Part of a data file
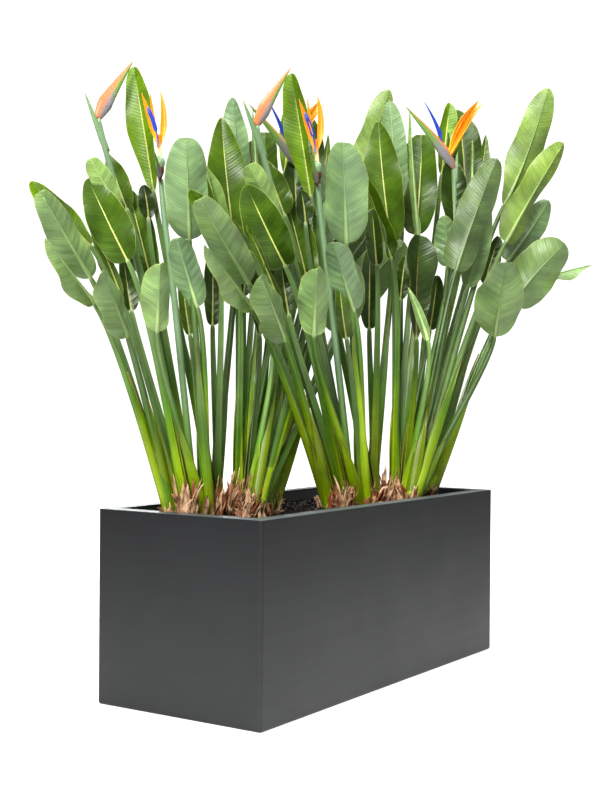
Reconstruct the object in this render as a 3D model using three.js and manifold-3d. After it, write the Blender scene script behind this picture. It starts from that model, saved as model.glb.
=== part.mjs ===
// Two clumps of bird of paradise in a long rectangular planter.
// Millimetres, +Z up. Origin: middle of the planter's underside. +X runs along the planter.
import * as THREE from 'three';
import { mergeVertices } from 'three/addons/utils/BufferGeometryUtils.js';
import Module from 'manifold-3d';

const wasm = await Module();
wasm.setup();

// ---- driving dimensions -------------------------------------------------------------------
const GAP = 0.35; // clearance kept between touching pieces

const planter = {
  length: 1000,
  width: 410,
  height: 400,
  wall: 34, // width of the flat rim
  floor: 16,
  cornerRadius: 7,
  innerRound: 1, // the corners inside
  bottomRound: 6,
  rimRound: 2,
};

const soil = {
  top: 375, // mean level, 25 mm below the rim
  bottom: planter.floor + GAP,
  ripple: 3, // height of the low heaps on its surface
  heap: 48, // their length over 2 pi, and that of the smaller lumps on them
  lump: 22,
  margin: 60, // it lies flat along the walls
  cells: [10, 4], // faces along the surface and across it
};

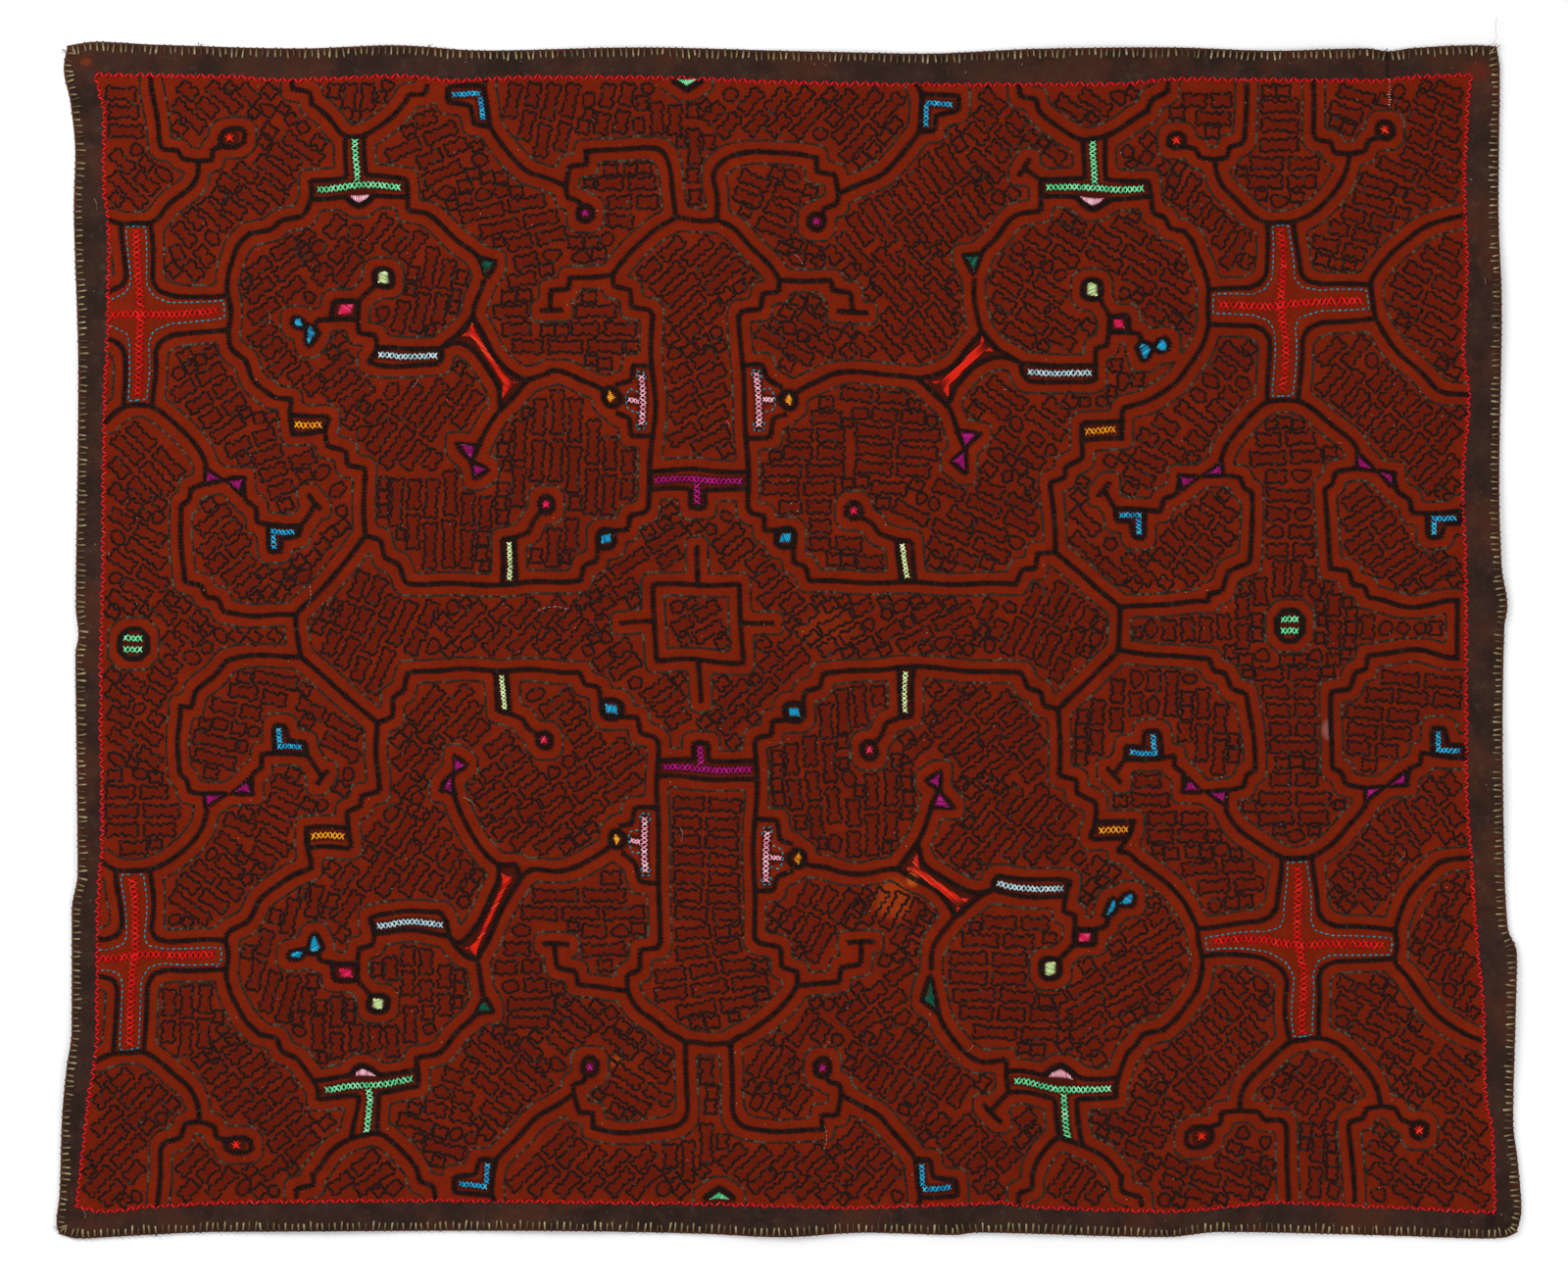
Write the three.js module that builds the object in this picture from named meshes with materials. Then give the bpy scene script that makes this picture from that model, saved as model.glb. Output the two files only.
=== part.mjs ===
// Embroidered cotton cloth, lying flat and face up.
// Units are millimetres, +Z is up, +Y is the top of the cloth as it is looked at, and the
// middle of its underside is on z = 0. The cloth is one piece of cotton whose edge is turned
// over and sewn down, so the turned hem is the thicker rim of the same solid.
import * as THREE from "three";

// Sizes of the cloth
const clothThickness = 1.6;   // one layer of heavy hand-woven cotton with its embroidery
const hemThickness = 3.2;     // where the edge is turned over twice
const hemWidth = 10;          // width of the turned part
const hemStep = 5;            // run over which the hem falls back to one layer
const edgeRound = 1.1;        // rounding of the folded edge
const foldLow = 0.32;         // where the outer face of the fold starts, as a share of the hem
const foldHigh = 0.68;        // and where it ends

// How closely the sheet is divided
const cellsAlong = 44;        // across the width, between the two hems
const cellsUp = 36;           // across the height, between the two hems

// The lie of the cloth: flat over the middle and at the corners, with low ripples along the sides
const rippleReach = 150;      // how far in from an edge the ripples run
const rippleHeight = 2.2;     // highest ripple
const rippleLength = 240;     // from one crest to the next
const rippleShift = { right: 0.6, left: 2.2, top: 1.4, bottom: 3.1 };
const cornerFlat = 60;        // the cloth lies flat this near to a corner
const cornerRise = 120;       // and the ripples have their full height this much further on

// The four sides as they were measured, one row for each station along the side. A side runs
// along its first column, and the second one is where the edge is there. Neighbouring sides
// share the row of their corner.
const topSide = [
  { x: -736, y: 606.5 }, { x: -707, y: 610.4 }, { x: -645, y: 607.3 }, { x: -496, y: 603.5 },
  { x: -403, y: 606.5 }, { x: -312, y: 601.4 }, { x: -151, y: 604.3 }, { x: 45, y: 599.7 },
  { x: 133, y: 598.1 }, { x: 255, y: 603 }, { x: 385, y: 604.5 }, { x: 499, y: 601 },
  { x: 590, y: 603.3 }, { x: 612, y: 600.5 }, { x: 634, y: 603.6 }, { x: 700, y: 606.8 },
  { x: 722, y: 605.5 },
];
const bottomSide = [
  { x: -744.5, y: -605.5 }, { x: -727, y: -610.4 }, { x: -660, y: -607 }, { x: -583, y: -603.7 },
  { x: -265, y: -602.4 }, { x: -90, y: -605.5 }, { x: -8, y: -609 }, { x: 75, y: -604.5 },
  { x: 171, y: -606.8 }, { x: 190, y: -604.3 }, { x: 384, y: -609 }, { x: 441, y: -603.6 },
  { x: 629, y: -608 }, { x: 710, y: -610.5 }, { x: 731, y: -609.5 }, { x: 742.5, y: -604.5 },
];
const leftSide = [
  { y: -605.5, x: -744.5 }, { y: -595, x: -747.4 }, { y: -563, x: -744 }, { y: -495, x: -742 },
  { y: -437, x: -736.8 }, { y: -399, x: -731.7 }, { y: -277, x: -731.7 }, { y: -237, x: -725.5 },
  { y: -14, x: -727.8 }, { y: 5, x: -724.6 }, { y: 33, x: -727.3 }, { y: 276, x: -724.8 },
  { y: 441, x: -729.5 }, { y: 493, x: -728 }, { y: 548, x: -733 }, { y: 583, x: -740 },
  { y: 606.5, x: -736 },
];
const rightSide = [
  { y: -604.5, x: 742.5 }, { y: -582, x: 747.4 }, { y: -531, x: 743.6 }, { y: -492, x: 739 },
  { y: -390, x: 741 }, { y: -319, x: 742.7 }, { y: -294, x: 733.5 }, { y: -227, x: 730 },
  { y: -109, x: 728 }, { y: 13, x: 730 }, { y: 34, x: 733 }, { y: 75, x: 727 },
  { y: 142, x: 724.7 }, { y: 340, x: 727 }, { y: 441, x: 724 }, { y: 581, x: 725.3 },
  { y: 605.5, x: 722 },
];

// A point on a side: a cubic that keeps to the measured rows and never overshoots them.
function onSide(side, run, across, share) {
  const first = side[0][run];
  const last = side[side.length - 1][run];
  const at = first + (last - first) * share;
  let k = 0;
  while (k < side.length - 2 && at > side[k + 1][run]) k += 1;
  const gap = (i) => side[i + 1][run] - side[i][run];
  const slope = (i) => (side[i + 1][across] - side[i][across]) / gap(i);
  const tangent = (i) => {
    if (i === 0) return slope(0);
    if (i === side.length - 1) return slope(i - 1);
    const before = slope(i - 1);
    const after = slope(i);
    return before * after <= 0 ? 0 : (2 * before * after) / (before + after);
  };
  const h = gap(k);
  const t = (at - side[k][run]) / h;
  const value =
    side[k][across] * (2 * t ** 3 - 3 * t ** 2 + 1) +
    side[k + 1][across] * (3 * t ** 2 - 2 * t ** 3) +
    h * (tangent(k) * (t ** 3 - 2 * t ** 2 + t) + tangent(k + 1) * (t ** 3 - t ** 2));
  return run === "x" ? new THREE.Vector2(at, value) : new THREE.Vector2(value, at);
}

// The place of a point of the cloth, from its shares of the width and the height.
function planform(u, v) {
  const top = onSide(topSide, "x", "y", u);
  const bottom = onSide(bottomSide, "x", "y", u);
  const left = onSide(leftSide, "y", "x", v);
  const right = onSide(rightSide, "y", "x", v);
  const corner = (side, end, run, across) => {
    const row = end ? side[side.length - 1] : side[0];
    return run === "x" ? [row[run], row[across]] : [row[across], row[run]];
  };
  const [x00, y00] = corner(bottomSide, false, "x", "y");
  const [x10, y10] = corner(bottomSide, true, "x", "y");
  const [x01, y01] = corner(topSide, false, "x", "y");
  const [x11, y11] = corner(topSide, true, "x", "y");
  const mix = (a, b, c, d) =>
    (1 - u) * (1 - v) * a + u * (1 - v) * b + (1 - u) * v * c + u * v * d;
  return new THREE.Vector2(
    (1 - v) * bottom.x + v * top.x + (1 - u) * left.x + u * right.x - mix(x00, x10, x01, x11),
    (1 - v) * bottom.y + v * top.y + (1 - u) * left.y + u * right.y - mix(y00, y10, y01, y11),
  );
}

const smooth = (t) => {
  const c = Math.min(1, Math.max(0, t));
  return c * c * (3 - 2 * c);
};

const width = bottomSide[bottomSide.length - 1].x - bottomSide[0].x;
const height = topSide[0].y - bottomSide[0].y;

// How far the cloth stands off the surface it lies on, never below it.
function lift(p) {
  const toSide = width / 2 - Math.abs(p.x);
  const toEnd = height / 2 - Math.abs(p.y);
  const wave = (run, shift) => 0.5 - 0.5 * Math.cos((2 * Math.PI * run) / rippleLength + shift);
  const sideShift = p.x > 0 ? rippleShift.right : rippleShift.left;
  const endShift = p.y > 0 ? rippleShift.top : rippleShift.bottom;
  const fromSide = smooth(1 - toSide / rippleReach) * wave(p.y, sideShift);
  const fromEnd = smooth(1 - toEnd / rippleReach) * wave(p.x, endShift);
  const ripple = Math.max(fromSide, fromEnd);
  return rippleHeight * ripple * smooth((Math.hypot(toSide, toEnd) - cornerFlat) / cornerRise);
}

// Thickness by distance from the edge: the rounded fold, the hem, then one layer.
function thickness(fromEdge) {
  const hemShare = 1 - smooth((fromEdge - hemWidth) / hemStep);
  return clothThickness + (hemThickness - clothThickness) * hemShare;
}

// Shares of a side at which the sheet is divided: close together over the hem.
function stations(cells, length) {
  const hemLines = [0, edgeRound, hemWidth * 0.5, hemWidth, hemWidth + hemStep];
  const low = hemLines.map((d) => d / length);
  const start = low[low.length - 1];
  const middle = [];
  for (let i = 1; i < cells; i += 1) middle.push(start + ((1 - 2 * start) * i) / cells);
  return [...low, ...middle, ...low.map((s) => 1 - s).reverse()];
}

function makeCloth() {
  const us = stations(cellsAlong, width);
  const vs = stations(cellsUp, height);
  const positions = [];
  const triangles = [];
  const add = (x, y, z) => positions.push(x, y, z) / 3 - 1;
  const grid = (heightAt) => us.map((u) => vs.map((v) => {
    const p = planform(u, v);
    const fromEdge = Math.min(u * width, (1 - u) * width, v * height, (1 - v) * height);
    return add(p.x, p.y, heightAt(p, fromEdge));
  }));
  const top = grid((p, d) => {
    const fold = d === 0 ? hemThickness * foldHigh : thickness(d);
    return lift(p) + fold;
  });
  const under = grid((p, d) => lift(p) + (d === 0 ? hemThickness * foldLow : 0));
  const cell = (face, i, j) =>
    [face[i][j], face[i + 1][j], face[i + 1][j + 1], face[i][j + 1]];
  const lastU = us.length - 1;
  const lastV = vs.length - 1;
  for (let i = 0; i < lastU; i += 1) {
    for (let j = 0; j < lastV; j += 1) {
      const [a, b, c, d] = cell(top, i, j);
      triangles.push(a, b, c, a, c, d);
      const [e, f, g, h] = cell(under, i, j);
      triangles.push(e, g, f, e, h, g);
    }
  }
  const rim = [];
  for (let i = 0; i < lastU; i += 1) rim.push([i, 0]);
  for (let j = 0; j < lastV; j += 1) rim.push([lastU, j]);
  for (let i = lastU; i > 0; i -= 1) rim.push([i, lastV]);
  for (let j = lastV; j > 0; j -= 1) rim.push([0, j]);
  rim.forEach(([i, j], k) => {
    const [m, n] = rim[(k + 1) % rim.length];
    triangles.push(under[i][j], under[m][n], top[m][n], under[i][j], top[m][n], top[i][j]);
  });
  const geometry = new THREE.BufferGeometry();
  geometry.setAttribute("position", new THREE.Float32BufferAttribute(positions, 3));
  geometry.setIndex(triangles);
  geometry.computeVertexNormals();
  return geometry;
}

const cotton = new THREE.MeshStandardMaterial({ color: 0x7a2a12, roughness: 0.95, metalness: 0 });
cotton.name = "cotton";

const cloth = new THREE.Mesh(makeCloth(), cotton);
cloth.name = "cloth";

const part = new THREE.Group();
part.name = "embroidered_cloth";
part.add(cloth);

export default part;
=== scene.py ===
"""Embroidered cotton cloth, lying flat and seen from straight above."""

import itertools
import math
from collections import namedtuple

import bpy
import numpy as np
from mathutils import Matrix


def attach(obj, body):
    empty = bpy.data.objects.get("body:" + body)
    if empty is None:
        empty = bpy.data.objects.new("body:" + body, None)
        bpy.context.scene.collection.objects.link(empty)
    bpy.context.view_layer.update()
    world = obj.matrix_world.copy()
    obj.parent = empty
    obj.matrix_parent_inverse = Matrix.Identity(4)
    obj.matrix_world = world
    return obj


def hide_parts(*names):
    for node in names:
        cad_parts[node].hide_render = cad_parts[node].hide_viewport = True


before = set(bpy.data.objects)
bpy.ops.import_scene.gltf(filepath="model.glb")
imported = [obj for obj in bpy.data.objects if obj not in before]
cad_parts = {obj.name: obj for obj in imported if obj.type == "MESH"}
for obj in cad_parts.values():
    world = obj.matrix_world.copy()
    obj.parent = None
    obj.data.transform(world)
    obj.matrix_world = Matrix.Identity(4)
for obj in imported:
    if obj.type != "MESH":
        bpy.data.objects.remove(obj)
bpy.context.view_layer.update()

MM = 0.001  # the tables and sizes below are in millimetres

# The cloth's own measures

CLOTH_THICK = 1.6
HEM_THICK = 3.2
HEM_WIDE = 10.0
HEM_STEP = 5.0        # from the hem down to the single cloth
EDGE_ROUND = 1.1
# Low waves along the edges: how far in they reach, height, length, and shifts
RIPPLE_REACH = 150.0
RIPPLE_HIGH = 2.2
RIPPLE_LONG = 240.0
RIPPLE_SHIFT = {"right": 0.6, "left": 2.2, "top": 1.4, "bottom": 3.1}
CORNER_FLAT = 60.0    # the corners lie flat this far round,
CORNER_RISE = 120.0   # and the waves are full after this much more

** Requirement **
Nothing but the lines from the line with "obj.matrix_world = Matrix.Identity(4)" to the last line of the listing above should appear; please retype them exactly, both ends included.

** Final result **
    obj.matrix_world = Matrix.Identity(4)
for obj in imported:
    if obj.type != "MESH":
        bpy.data.objects.remove(obj)
bpy.context.view_layer.update()

MM = 0.001  # the tables and sizes below are in millimetres

# The cloth's own measures

CLOTH_THICK = 1.6
HEM_THICK = 3.2
HEM_WIDE = 10.0
HEM_STEP = 5.0        # from the hem down to the single cloth
EDGE_ROUND = 1.1
# Low waves along the edges: how far in they reach, height, length, and shifts
RIPPLE_REACH = 150.0
RIPPLE_HIGH = 2.2
RIPPLE_LONG = 240.0
RIPPLE_SHIFT = {"right": 0.6, "left": 2.2, "top": 1.4, "bottom": 3.1}
CORNER_FLAT = 60.0    # the corners lie flat this far round,
CORNER_RISE = 120.0   # and the waves are full after this much more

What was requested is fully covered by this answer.